Nevertheless, the local government lobbied hard for Pengzhou to be chosen, sending millions of yuan every month to Beijing to seduce executives at China National Petroleum Corporation (CNPC).
"It reached the point that the oil company bosses became quite scared when they saw the representatives from the local government because they would be invited to fancy restaurants and they really did not want to be cornered into giving them the project," he said.
A second source inside the petrochemical industry confirmed the investigation into Pengzhou. "This project is very politically sensitive now," he said.
Both men also pointed to the ultimate target for investigators: Zhou Bin, the son of China's former security chief, Zhou Yongkang, who pulled the necessary strings to approve the project.
"It was Zhou Bin who acted as the middleman and helped the local government to land this project," the first source said.
As a reward, a firm which the 37-year-old secretly controlled, Wison Engineering, was chosen to build the plant.
In March, Wison announced that it had finished the construction of six units of the enormous complex, which are now in trial operations.
The size of Wison's contract has not been disclosed, but the company depended on CNPC for an average of 70 per cent of its revenues between 2009 and 2011, winning contracts worth 820 million pound from the state oil giant.
Wison said at the end of last week that it cannot now contact its chairman, Hua Bangsong, and that investigators have seized files from its offices and frozen some of its bank accounts.
Zhou Bin was reported by the Financial Times to have left China recently and to now be in the United States.
As the son of a member of the Politburo Standing Committee, Zhou Bin was able to parlay influence into business deals, according to several sources.
"He established a number of proxy companies, especially to supply construction materials to the energy sector, selling goods at a high price which he claimed were imported or environmentally friendly," said the first source in Chengdu.
Two other sources, one with close links to Mr Zhou's family, said he had been involved in a property development project in the northeastern city of Tianjin with Wen Yunsong, the son of the former Chinese premier Wen Jiabao. However, the relationship between the two men is believed to have later soured.
Zhou Bin's father, Zhou Yongkang, spent decades in the oil industry himself, and was the party secretary of Sichuan when the Pengzhou project was first mooted.
He later ran all of China's police, armed police, spies and law courts, making him one of the country's most powerful leaders before he retired at the end of last year.
The investigation at Pengzhou is either aimed directly at him, or at destroying his power base, the sources said.

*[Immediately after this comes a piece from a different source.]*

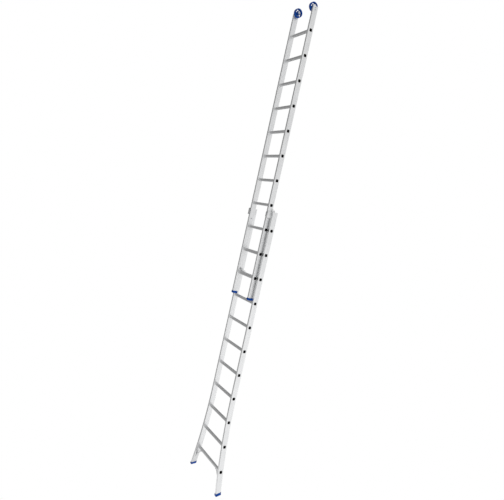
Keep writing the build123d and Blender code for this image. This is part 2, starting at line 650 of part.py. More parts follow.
def make_hook(name, side):
    """Pivoted hook that drops over a lower rung: a boss, an arm over the rung and a nose behind it."""
    inner_x = UPPER_INNER_X - HOOK_STANDOFF - HOOK_THICKNESS
    seat_z = UPPER_FIRST_Z + RUNG_HALF + TREAD_RIB_HEIGHT + HOOK_SEAT
    throat_front = LOWER_Y - RUNG_HALF - HOOK_FRONT_GAP
    neck_y = 0.6 * HOOK_BOSS_RADIUS
    neck_z = 0.8 * HOOK_BOSS_RADIUS
    throat_rear = LOWER_Y + RUNG_HALF + HOOK_REAR_GAP
    nose_rear = throat_rear + HOOK_NOSE_WIDTH
    nose_z = seat_z - HOOK_NOSE_DROP
    with BuildPart() as hook:
        with BuildSketch(Plane.YZ.offset(side * inner_x)):
            with BuildLine():
                Polyline(
                    (HOOK_Y - neck_y, HOOK_Z - neck_z),
                    (throat_front, seat_z),
                    (throat_rear, seat_z),
                    (throat_rear, nose_z),
                    (nose_rear, nose_z),
                    (nose_rear, seat_z + HOOK_ARM * 0.7),
                    (nose_rear - HOOK_ARM, seat_z + HOOK_ARM),
                    (throat_front + HOOK_ARM, seat_z + HOOK_ARM),
                    (HOOK_Y + neck_y, HOOK_Z + neck_z),
                    close=True,
                )
            make_face()
            fillet(vertices().group_by(Axis.X)[-1], HOOK_CORNER)
            with Locations((HOOK_Y, HOOK_Z)):
                Circle(HOOK_BOSS_RADIUS)
                Circle(HOOK_PIVOT_RADIUS + RUNNING_GAP, mode=Mode.SUBTRACT)
        extrude(amount=side * HOOK_THICKNESS)
    finish(hook, name)


def make_hook_bolts():
    """Shoulder bolts the hooks turn on, each with a flange against the stile."""
    outer_x = UPPER_INNER_X - HOOK_STANDOFF
    inner_x = outer_x - HOOK_THICKNESS
    tip_x = UPPER_OUTER_X + NUT_THICKNESS + THREAD_END
    with BuildPart() as bolts:
        for side in SIDES.values():
            head_x = inner_x - END_PLAY
            pin(side, head_x - HOOK_HEAD_THICKNESS, head_x, HOOK_Y, HOOK_Z, HOOK_FLANGE_RADIUS)
            pin(side, head_x, outer_x + END_PLAY, HOOK_Y, HOOK_Z, HOOK_PIVOT_RADIUS)
            pin(side, outer_x + END_PLAY, UPPER_INNER_X, HOOK_Y, HOOK_Z, HOOK_FLANGE_RADIUS)
            pin(side, UPPER_INNER_X, tip_x, HOOK_Y, HOOK_Z, BOLT_RADIUS)
    finish(bolts, "hook_bolts")


def brace_points(side):
    """Middle line of a brace, from its tab on the stile to its tab under the lowest rung."""
    gap = BRACE_THICKNESS / 2 + BRACE_GAP
    tab_z = BRACE_STILE_Z - BRACE_TAB
    under_z = FIRST_RUNG_Z - RUNG_HALF - TREAD_RIB_HEIGHT - gap
    stile_x = wall_x(LOWER_INNER_X, BRACE_STILE_Z) - gap
    reach_x = stile_x - BRACE_REACH
    return [
        (side * (wall_x(LOWER_INNER_X, tab_z) - gap), tab_z),
        (side * stile_x, BRACE_STILE_Z),
        (side * reach_x, under_z),
        (side * (reach_x - BRACE_TAB), under_z),
    ]


def rung_rivet_x(side):
    """Place across the ladder of the rivet that holds a brace's tab under the lowest rung."""
    points = brace_points(side)
    return (points[2][0] + points[3][0]) / 2


def make_brace(name, side):
    """Bent flat bar from a lower stile's foot up to the underside of the lowest rung."""
    points = brace_points(side)
    stile_tab_z = BRACE_STILE_Z - BRACE_TAB / 2
    bore = RIVET_RADIUS + RUNNING_GAP
    with BuildPart() as brace:
        with BuildSketch(Plane.XZ.offset(-LOWER_Y)):
            with BuildLine():
                FilletPolyline(*points, radius=BRACE_BEND)
            trace(line_width=BRACE_THICKNESS)
        extrude(amount=BRACE_WIDTH / 2, both=True)
        pin(side, 0, LOWER_WIDTH, LOWER_Y, stile_tab_z, bore, mode=Mode.SUBTRACT)
        with BuildSketch(Plane.XY.offset(points[2][1] - BRACE_THICKNESS)):
            with Locations((rung_rivet_x(side), LOWER_Y)):
                Circle(bore)
        extrude(amount=2 * BRACE_THICKNESS, mode=Mode.SUBTRACT)
    finish(brace, name)


def make_brace_rivets():
    """Blind rivets through the braces' tabs into the stiles and up into the lowest rung."""
    stile_tab_z = BRACE_STILE_Z - BRACE_TAB / 2
    gap = BRACE_THICKNESS + 2 * BRACE_GAP
    with BuildPart() as rivets:
        for side in SIDES.values():
            face_x = wall_x(LOWER_INNER_X, stile_tab_z + RIVET_HEAD_RADIUS) - gap
            tail_x = wall_x(LOWER_INNER_X, stile_tab_z) + STILE_WALL + RIVET_TAIL_GAP
            pin(side, face_x - RIVET_HEAD_THICKNESS, face_x, LOWER_Y, stile_tab_z, RIVET_HEAD_RADIUS)
            pin(side, face_x, tail_x, LOWER_Y, stile_tab_z, RIVET_RADIUS)
            pin(side, tail_x, tail_x + RIVET_TAIL_LENGTH, LOWER_Y, stile_tab_z, RIVET_TAIL_RADIUS)
            low_z = brace_points(side)[2][1] - BRACE_THICKNESS / 2
            inside_z = FIRST_RUNG_Z - RUNG_HALF + RUNG_WALL
            levels = (
                (low_z - RIVET_HEAD_THICKNESS, low_z, RIVET_HEAD_RADIUS),
                (low_z, inside_z, RIVET_RADIUS),
                (inside_z, inside_z + RIVET_TAIL_LENGTH, RIVET_TAIL_RADIUS),
            )
            for from_z, to_z, radius in levels:
                with BuildSketch(Plane.XY.offset(from_z)):
                    with Locations((rung_rivet_x(side), LOWER_Y)):
                        Circle(radius)
                extrude(amount=to_z - from_z)
    finish(rivets, "brace_rivets")


# The lower section
bolt_bore = BOLT_RADIUS + RUNNING_GAP
rivet_bore = RIVET_RADIUS + RUNNING_GAP
guide_bores = [
    (LOWER_Y + offset, LOWER_TOP_Z - drop, rivet_bore, False)
    for offset in GUIDE_RIVET_OFFSETS
    for drop in GUIDE_RIVET_DROPS
]
lower_bores = [*guide_bores, (LOWER_Y, BRACE_STILE_Z - BRACE_TAB / 2, rivet_bore, False)]
wheel_bolt_spots = [(UPPER_Y, UPPER_TOP_RUNG_Z + rise) for rise in WHEEL_BOLT_RISES]
stop_spots = [(UPPER_Y, STOP_Z)]
hook_spots = [(HOOK_Y, HOOK_Z)]
upper_bores = [(y, z, bolt_bore, True) for y, z in (*wheel_bolt_spots, *stop_spots, *hook_spots)]

for label, side in SIDES.items():
    lower = f"lower_stile_{label}", side, LOWER_INNER_X, LOWER_Y, 0, LOWER_TOP_Z
    upper = f"upper_stile_{label}", side, UPPER_INNER_X, UPPER_Y, UPPER_BOTTOM_Z, UPPER_TOP_Z
    make_stile(*lower, floor_plane(FOOT_SOLE), LOWER_RUNGS_Z, lower_bores)
    make_stile(*upper, Plane.XY.offset(UPPER_BOTTOM_Z), UPPER_RUNGS_Z, upper_bores)
    make_foot(f"foot_{label}", side)
    make_end_cap(f"end_cap_{label}", side)
    make_brace(f"brace_{label}", side)
    make_guide_bracket(f"guide_bracket_{label}", side)
    make_guide_pad(f"guide_pad_{label}", side)
    make_wheel_bracket(f"wheel_bracket_{label}", side)
    make_axle(f"axle_{label}", side)
    make_wheel(f"wheel_{label}", side)
    make_bush(f"wheel_bush_{label}", side)
    make_hook(f"hook_{label}", side)

brace_rivets_x = [rung_rivet_x(side) for side in SIDES.values()]
make_rung("lower_rung_01", LOWER_INNER_X, LOWER_Y, FIRST_RUNG_Z, brace_rivets_x)
for index, z in enumerate(LOWER_RUNGS_Z[1:], start=2):
    make_rung(f"lower_rung_{index:02}", LOWER_INNER_X, LOWER_Y, z, [])
for index, z in enumerate(UPPER_RUNGS_Z, start=1):
    make_rung(f"upper_rung_{index:02}", UPPER_INNER_X, UPPER_Y, z, [])
make_rung_plugs("lower_rung_plugs", LOWER_INNER_X, LOWER_Y, LOWER_RUNGS_Z)
make_rung_plugs("upper_rung_plugs", UPPER_INNER_X, UPPER_Y, UPPER_RUNGS_Z)

make_guide_rivets()
make_brace_rivets()
make_axle_washers()
make_axle_nuts()
nut_end_x = UPPER_OUTER_X + NUT_THICKNESS
thread_x = nut_end_x + THREAD_END
make_bolts("wheel_bracket_bolts", BRACKET_INNER_X, thread_x, wheel_bolt_spots, LOW_HEAD_THICKNESS, 0)
make_nuts("wheel_bracket_nuts", UPPER_OUTER_X, nut_end_x, wheel_bolt_spots)
stop_tip_x = UPPER_INNER_X - NUT_THICKNESS - THREAD_END
make_bolts("stop_bolts", UPPER_OUTER_X, stop_tip_x, stop_spots, BOLT_HEAD_THICKNESS, 6)
make_nuts("stop_nuts", UPPER_INNER_X - NUT_THICKNESS, UPPER_INNER_X, stop_spots)
make_hook_bolts()
make_nuts("hook_nuts", UPPER_OUTER_X, nut_end_x, hook_spots)
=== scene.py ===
"""Looks of the two-section extension ladder: finishes, moulded fittings, fasteners, studio and camera."""
import json
import math

import bmesh
import bpy
from mathutils import Matrix, Vector


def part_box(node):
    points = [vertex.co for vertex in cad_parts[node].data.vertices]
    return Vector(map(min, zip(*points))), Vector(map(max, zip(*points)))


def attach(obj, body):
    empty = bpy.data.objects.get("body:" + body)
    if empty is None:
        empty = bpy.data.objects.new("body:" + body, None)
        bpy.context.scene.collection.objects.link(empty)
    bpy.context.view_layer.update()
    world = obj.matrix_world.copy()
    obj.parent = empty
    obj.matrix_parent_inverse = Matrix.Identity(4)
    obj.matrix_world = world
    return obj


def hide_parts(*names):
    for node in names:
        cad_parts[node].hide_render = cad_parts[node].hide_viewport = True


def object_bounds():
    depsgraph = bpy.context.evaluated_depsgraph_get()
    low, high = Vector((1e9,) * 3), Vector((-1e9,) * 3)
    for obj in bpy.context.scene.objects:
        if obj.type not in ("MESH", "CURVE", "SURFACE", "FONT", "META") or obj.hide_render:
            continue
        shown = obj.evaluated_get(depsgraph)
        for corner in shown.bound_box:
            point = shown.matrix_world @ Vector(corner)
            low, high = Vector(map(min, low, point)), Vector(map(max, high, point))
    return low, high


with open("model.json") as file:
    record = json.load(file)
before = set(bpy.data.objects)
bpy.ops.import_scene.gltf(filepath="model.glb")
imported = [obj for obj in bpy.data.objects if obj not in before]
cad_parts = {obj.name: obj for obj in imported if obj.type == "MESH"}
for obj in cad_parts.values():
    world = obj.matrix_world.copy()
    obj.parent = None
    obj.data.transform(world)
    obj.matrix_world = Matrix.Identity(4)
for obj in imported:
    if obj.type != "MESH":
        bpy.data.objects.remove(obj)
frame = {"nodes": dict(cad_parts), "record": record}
cad_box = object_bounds()

MM = 0.001
SIDES = {"left": -1, "right": 1}

# Camera, in the ladder's own frame
CAMERA_PLACE = Vector((4.7789, -2.9863, 3.1124))
CAMERA_YAW = 1.0150
CAMERA_PITCH = -0.0558
CAMERA_ROLL = 0.2193
CAMERA_LENS = 34.785
CAMERA_SENSOR = 36.0
CAMERA_CLIP = (0.05, 1000.0)

# Studio
FLOOR_RADIUS = 150.0
FLOOR_SIDES = 96
FLOOR_DROP = 0.3 * MM
BRIGHT_SIDE = (0.85, 0.53, 0.0)
DOME_DARK = 0.30
DOME_BRIGHT = 0.80
DOME_SPREAD = (-0.55, 0.65)
# The floor glows: these are the levels of its light, stronger towards BRIGHT_SIDE.
FLOOR_DARK = 0.40
FLOOR_BRIGHT = 1.05
FLOOR_SPREAD = (-1.2, 0.45)
OVERHEAD_STRENGTH = 0.5
OVERHEAD_SPREAD = math.radians(100)
OVERHEAD_TILT = (math.radians(12), math.radians(14), 0)

# Stiles
STILE_WIDTH = 25.0 * MM
STILE_DEPTH = 65.0 * MM
STILE_CORNER = 4.0 * MM
LOWER_OUTER_X = 237.0 * MM
FLARE_TOP_Z = 1085.0 * MM
FLARE_RADIUS = 4850.0 * MM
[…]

One of Zhou Yongkang's closest aides, 64-year-old Guo Yongxiang, was detained at the end of August. According to the first source, he was a key figure in the Pengzhou project. "He ran the process to secure approvals and also managed the seizure of the land for the construction," he said.
The construction of the Pengzhou plant proceeded in the face of severe environmental concerns and its critics have been mercilessly targeted by the government.
"Everyone around me is against this project," said one employee of a government company in Chengdu, who asked only to be identified by his surname, Zhang. "But we seldom say it in public because we all know the local government will not tolerate different opinions on this."
Earlier this year, Chengdu mobilised a heavy response to a planned protest, going as far as to alter the working week. On Saturday, the morning of the protest, schoolchildren were forced to return to class and employees at government-run companies were told to attend meetings.
Zhen Rong, a 39 year-old activist from Chengdu said her parents had been visited by the police simply because she tweeted that, while a protest was unadvisable, the project should still be more transparent.
"I have a friend in Chengdu who knows some of the workers at CNPC," she said. "Even they do not think the project should have been built there."
The lines between politics and the energy industry have often blurred in China. Other oil executives who have enjoyed political careers include Wei Liucheng, the current party secretary of Hainan province, Su Shulin, the governor of Fujian province, and Jiang Jiemin, the former chairman of CNPC and previously the vice governor of Qinghai province, who has himself been detained in the ongoing investigation.
CNPC did not respond to requests for comment. It was not possible to contact Zhou Bin or his father Zhou Yongkang. Wen Yunsong did not respond to a request for a comment.